** WORK TO BE COMPLETED **
List all lines in the material below that contain "manifold".

** RECORDED INFORMATION **
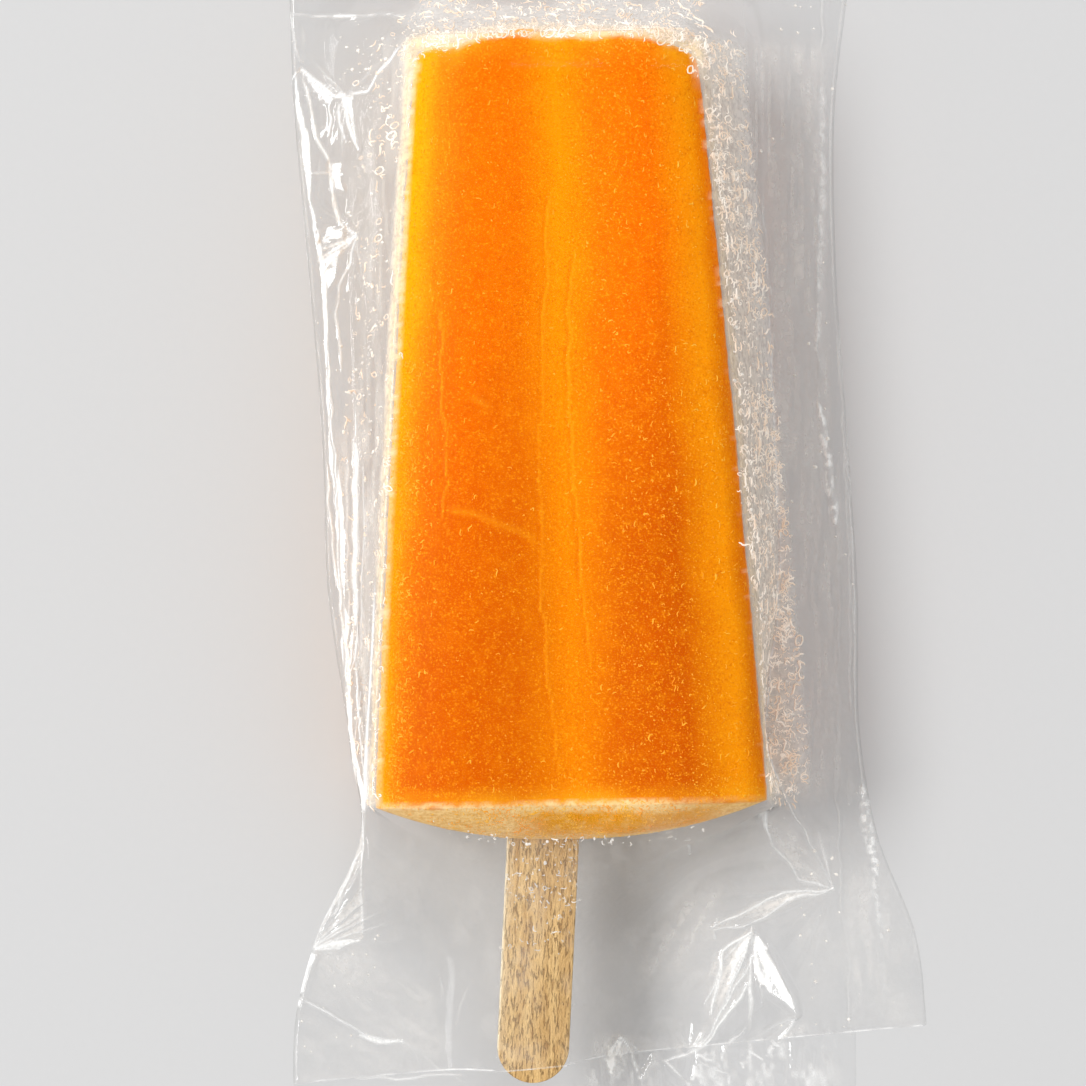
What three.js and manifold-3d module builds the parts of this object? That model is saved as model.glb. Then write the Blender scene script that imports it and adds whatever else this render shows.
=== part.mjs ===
// An ice lolly on a flat wooden stick, lying on its back in a clear film sleeve.
// Millimetres. +X is to the right, +Y runs from the stick to the lolly's tip, and +Z is up.
// The pieces are laid out round the middle of the ice's rim, which is the edge where the stick
// comes out. The exported group then stands centred on its own box, with its underside at Z = 0.
import * as THREE from "three";
import { mergeVertices, toCreasedNormals } from "three/addons/utils/BufferGeometryUtils.js";
import Module from "manifold-3d";

const wasm = await Module();
wasm.setup();

// Clearances
const GAP = 0.3; // between pieces that touch
const FILM_WALL = 0.4; // the film, drawn thicker than it is so that it is a sound solid

// Ice: a slab that widens from the tip to the rim, with two shallow lobes on each face
const ICE_LENGTH = 105.9;
const ICE_THICKNESS = 20.5;
const ICE_RIM_WIDTH = 52.7;
const ICE_TIP_WIDTH = 38.6;
const ICE_LEAN = 1.2; // degrees from the Y axis
const ICE_SQUARENESS = 6; // exponent of the section's superellipse
const GROOVE_DEPTH = 1.3; // between the lobes
const EDGE_DROP = 1.6; // from a lobe's crest to the side of the face
const TIP_ROUNDING = 3; // radius of the edge round the tip's end face
const TIP_CORNER_DROP = 3.4; // how far the tip's corners lie behind its middle
const TIP_CORNER_POWER = 5;
const TIP_WAVE = 0.35; // unevenness of the tip's end
const TIP_RUN = 16; // length over which the tip's shape fades into the slab
const DOME_BULGE = 5.1; // how far the freezing ice swelled out of the rim
const DOME_POWER = 2.2;

// Stick: round-ended, half sunk in the ice
const STICK_LENGTH = 93;
const STICK_WIDTH = 10;
const STICK_THICKNESS = 2;
const STICK_EASE = 0.25; // eased edges
const STICK_LEAN = -2.7; // degrees from the Y axis
const STICK_END = new THREE.Vector2(-5.3, -38.9); // the free end

// Sleeve: welded past the tip, open at the stick, with a lower layer that is longer, the lip
const SLEEVE_TOP = 118; // the welded end
const SLEEVE_WELD = 2.4; // width of the weld
const LIP_END = -49;
const LIP_RIGHT = 40.4; // right side of the lip
const MOUTH_LEFT = new THREE.Vector2(-38.5, -40.1); // ends of the upper layer's cut edge
const MOUTH_RIGHT = new THREE.Vector2(50.3, -31.9);
const TIP_RUNOUT = 7; // the film comes down to the surface this far past the tip
const TIP_NARROWING = 5; // and closes in by this much on each side
const RIM_RUNOUT = 24; // it comes down to the stick this far past the rim
const CROWN = 0.5; // how much higher the middle of the stretched film lies than its edges
const SLOPE_SAG = 0.12; // inward sag of the film beside the ice, as a share of its run

// Plan of the sleeve: X of its two folds, and of the two feet where the film meets the surface
const PLAN_Y = [-49, -30, -20, -5, 7, 30, 48, 77, 97, 118];
const LEFT_FOLD_X = [-38.5, -38.4, -35.8, -29.4, -30.8, -34.1, -34.7, -37, -38.8, -39.6];
const LEFT_FOOT_X = [-26, -26, -29.2, -27.4, -28.9, -32, -32.7, -35, -36.6, -37];
const RIGHT_FOOT_X = [32, 33, 36, 32.4, 28, 29.4, 29, 27.7, 26.6, 25];
const RIGHT_FOLD_X = [50.3, 50.2, 49, 43.4, 41.2, 40.6, 39.4, 37.5, 37.4, 39.8];

// How finely the round shapes are cut
const ICE_SIDE_STEPS = 28; // over each face
const ICE_BODY_STEPS = 12;
const TIP_STEPS = 5;
const DOME_STEPS = 6;
const STICK_ARC_STEPS = 14;

// Heights, worked out from the sizes above
const ICE_MIDDLE_Z = FILM_WALL + GAP + ICE_THICKNESS / 2;
const FILM_OVER_ICE_Z = ICE_MIDDLE_Z + ICE_THICKNESS / 2 + GAP + FILM_WALL;
const FILM_OVER_STICK_Z = ICE_MIDDLE_Z + STICK_THICKNESS / 2 + GAP + FILM_WALL;
const FILM_FLAT_Z = 2 * FILM_WALL + GAP; // two layers that lie on each other
const CLEAR = GAP + FILM_WALL;
const FAR = 200; // well past every piece

const iceMaterial = new THREE.MeshStandardMaterial({ color: 0xf27a04, roughness: 0.42 });
const woodMaterial = new THREE.MeshStandardMaterial({ color: 0xcda46b, roughness: 0.75 });
const filmMaterial = new THREE.MeshStandardMaterial({
  color: 0xeef1f4,
  roughness: 0.12,
  transparent: true,
  opacity: 0.25,
  depthWrite: false,
});

// Evenly spaced numbers from one end to the other, both included.
function spread(from, to, steps) {
  return Array.from({ length: steps + 1 }, (_, i) => THREE.MathUtils.lerp(from, to, i / steps));
}

// A smooth curve of X against Y through the sleeve's plan.
function planCurve(values) {
  const curve = new THREE.CubicInterpolant(PLAN_Y, values, 1);
  return (y) => curve.evaluate(THREE.MathUtils.clamp(y, PLAN_Y[0], PLAN_Y.at(-1)))[0];
}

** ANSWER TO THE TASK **
What three.js and manifold-3d module builds the parts of this object? That model is saved as model.glb. Then write the Blender scene script that imports it and adds whatever else this render shows.
import Module from "manifold-3d";